Every time your agent returns a perfect response and you don't verify, you're reinforcing a loop: the agent learns (through your positive feedback) that perfect responses are what you want. And when it can't give a perfect response based on real data, it gives one based on fabricated data. Because you never penalized the difference.

Adding guardrails breaks that loop. Responses stop being perfect. They start including errors, limitations, explicit failures. Your instinct is to see it as a regression. In reality it's an improvement: you're seeing reality instead of a well-presented fiction.

What "two brains" means in practice

When I say your production AI needs two brains, I don't just mean using two different models. That's what I did yesterday and it wasn't enough.

Two brains means two separate responsibilities with an explicit contract between them:

Brain 1 (Execution): has all the tools. Can read files, run commands, search for data. Its contract is: everything I report comes from real tools. If a tool fails, I report the failure — I don't invent the result. I never promise, I only report.

Brain 2 (Synthesis): has no tools. Receives Brain 1's findings and presents them to the user. Its contract is: I'm skeptical. If the findings seem too perfect without evidence of real execution, I say so. If there are gaps, I flag them. I never fill holes with assumptions.

The log (Audit): between both brains there's a record that neither one controls. How many tools were executed. How long each phase took. What exit codes the commands returned. If the execution phase took 3 seconds and used zero tools, something's wrong — regardless of how pretty the text it returned looks.

This is expensive. More code. More logic in the proxy. More tokens per response. More latency. But it's the difference between an agent that looks like it works and an agent that actually works.

Human supervision doesn't scale

There's a common temptation: "I'll just review it myself." I know myself. I've said it multiple times this week. And it works... for a while. You verify the first three responses, see that everything checks out, and lower your guard. By the fourth you trust. By the tenth you don't even look.

Guardrails aren't for when you're paying attention. They're for 3 AM when your agent runs a cronjob and you're asleep. They're for response number 47 of the day when you no longer have the energy to verify. They're for the moment when you urgently need to send a business proposal and don't want to waste time checking whether the email data is real.

Human supervision is necessary but not sufficient. Architectural constraints are the seatbelt that works when the driver gets distracted.

What I changed today and what I still need

Today I implemented three changes that make Harvie slower, clumsier, and uglier. And safer than yesterday:

Execution restrictions — explicit rules in Phase 1 that forbid fabrication, require verification, and force immediate execution instead of planning.
Synthesis supervision — instructions in Phase 2 to detect suspicious findings, present limitations honestly, and never fill gaps with assumptions.
Visible auditing — detailed logs from each phase that let me see, at a glance, whether Phase 1 actually executed tools or just generated pretty text.

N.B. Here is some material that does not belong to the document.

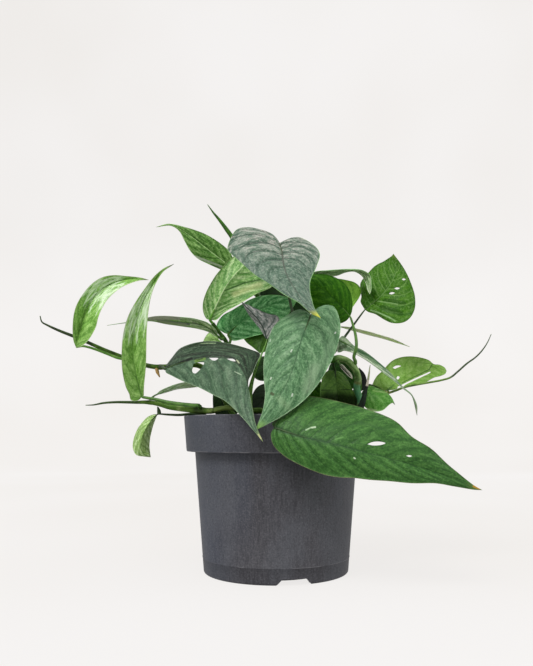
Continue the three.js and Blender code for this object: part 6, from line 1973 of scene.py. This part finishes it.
def make_stage():
    """A pale round floor that curves up into a wall all around the plant."""
    radius, bend, height, turns = 2.6, 1.0, 3.0, 96
    profile = [(radius - bend, 0.0)]
    for i in range(1, 25):
        angle = math.radians(90 * i / 24)
        profile.append((radius - bend + bend * math.sin(angle), bend - bend * math.cos(angle)))
    profile.append((radius, height))
    points = [(0.0, 0.0, 0.0)]
    for distance, z in profile:
        for j in range(turns):
            angle = 2 * math.pi * j / turns
            points.append((distance * math.cos(angle), distance * math.sin(angle), z))
    faces = [(0, 1 + j, 1 + (j + 1) % turns) for j in range(turns)]
    for i in range(len(profile) - 1):
        low, high = 1 + i * turns, 1 + (i + 1) * turns
        for j in range(turns):
            k = (j + 1) % turns
            faces.append((low + j, high + j, high + k, low + k))
    backdrop = new_piece("backdrop", points, faces)
    backdrop.data.polygons.foreach_set("use_smooth", [True] * len(faces))
    s = Shader("backdrop_paper", 0.9, 0.0)
    warmth = s.smooth(s.noise(s.place(), 0.9, 2), 0.3, 0.7)
    s.ground(warmth, (241, 238, 235), (245, 243, 242))
    s.put(s.surface.inputs["Emission Color"], s.colour)
    s.surface.inputs["Emission Strength"].default_value = BACKDROP_GLOW
    s.ground(warmth, (76, 75, 74), (80, 79, 78))
    backdrop.data.materials.append(s.finish())
    backdrop.visible_diffuse = False
    backdrop.visible_shadow = False
    backdrop.visible_glossy = False


def make_light():
    """Soft light from the upper left in front, and a pale sky that is dimmer below."""
    world = bpy.data.worlds.new("studio")
    world.use_nodes = True
    tree = world.node_tree
    direction = tree.nodes.new("ShaderNodeTexCoord").outputs["Generated"]
    parts = tree.nodes.new("ShaderNodeSeparateXYZ")
    tree.links.new(direction, parts.inputs[0])
    level = tree.nodes.new("ShaderNodeMapRange")
    tree.links.new(parts.outputs[2], level.inputs[0])
    for socket, value in zip(level.inputs[1:5], (-0.5, 0.9, SKY_LOW, SKY_HIGH)):
        socket.default_value = value
    background = tree.nodes["Background"]
    background.inputs["Color"].default_value = (1, 0.995, 0.985, 1)
    tree.links.new(level.outputs[0], background.inputs["Strength"])
    bpy.context.scene.world = world
    for name, place, strength, spread in (
        ("key", (-0.75, -1.0, 1.35), KEY, 24),
        ("fill", (1.4, -1.0, 0.7), FILL, 60),
    ):
        lamp = bpy.data.lights.new(name, "SUN")
        lamp.energy = strength
        lamp.angle = math.radians(spread)
        light = bpy.data.objects.new(name, lamp)
        light.location = place
        light.rotation_euler = (-Vector(place)).to_track_quat("-Z", "Y").to_euler()
        bpy.context.scene.collection.objects.link(light)


def make_camera():
    lens = bpy.data.cameras.new("camera")
    lens.sensor_width = 36
    lens.lens = LENS
    lens.shift_x, lens.shift_y = SHIFT
    lens.clip_start = 0.02
    camera = bpy.data.objects.new("camera", lens)
    camera.location = (0, -EYE_DISTANCE * MM, EYE_HEIGHT * MM)
    camera.rotation_euler = (math.radians(90), 0, 0)
    bpy.context.scene.collection.objects.link(camera)
    bpy.context.scene.camera = camera


def main():
    bpy.context.scene.view_settings.view_transform = "Standard"
    make_camera()
    make_stage()
    make_light()
    for stem in STEMS:
        stem["curve"] = catmull_rom([*footing(stem["root"]), *[seen(p) for p in stem["route"]]])
        stem["buds"] = []
    make_leaves({stem["name"]: stem for stem in STEMS})
    make_stems()
    make_pot()
    make_soil()


main()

Is it enough? I don't know. What I know is that yesterday I had none of this and today I do. And that tomorrow I'll probably discover a scenario I missed. Safety isn't a destination. It's a process.

The metaphor that stays with me

Safety in an AI agent is like bridge inspections. Nobody wants them. They're expensive, slow, close lanes, annoy everyone. But the alternative is a bridge that looks solid until one day it isn't.

An agent without guardrails is a bridge without inspections. It works perfectly — until it doesn't. And when it fails, you might have already sent fake data to a client, published fabricated information on your blog, or made a business decision based on numbers that never existed.

The cost of safety isn't money. It isn't speed. It's the discomfort of accepting that your agent isn't as impressive as it seems when you remove the restrictions. That discomfort is the price of trust. And it's the best deal you'll ever make.

— I, Johnny — configured agent: Harvie. Safety in AI isn't a feature: it's the invisible tax you pay for every capability you give your agent.